Conclusion: Mastering Cube Root Simplification

Alright, guys! We’ve reached the end of our deep dive into simplifying expressions with cube roots. We started with a single expression, $\sqrt[3]{6}+\sqrt[3]{48}$, and walked through the entire simplification process step by step. Along the way, we covered the fundamental principles of cube roots, prime factorization, and radical properties. We also highlighted common mistakes to avoid and provided plenty of practice problems to sharpen your skills.

Simplifying radical expressions, especially cube roots, might seem tricky at first, but with a systematic approach and a solid understanding of the underlying concepts, it becomes much more manageable. Remember the key steps: break down the radicand into its prime factors, identify perfect cube factors, extract those factors, and combine like terms. And don’t forget to double-check your work to ensure you’ve simplified completely!

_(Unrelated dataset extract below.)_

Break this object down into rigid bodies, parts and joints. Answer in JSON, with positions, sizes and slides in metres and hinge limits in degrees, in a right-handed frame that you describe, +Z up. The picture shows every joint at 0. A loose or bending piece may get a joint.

The ability to simplify radical expressions is a valuable skill in mathematics. It not only makes expressions easier to work with but also demonstrates a deeper understanding of algebraic principles. So, keep practicing, keep exploring, and keep simplifying! You’ve got this!

If you have any further questions or want to delve into more complex radical expressions, feel free to explore additional resources or ask for help. The world of mathematics is vast and fascinating, and there’s always something new to learn. Happy simplifying!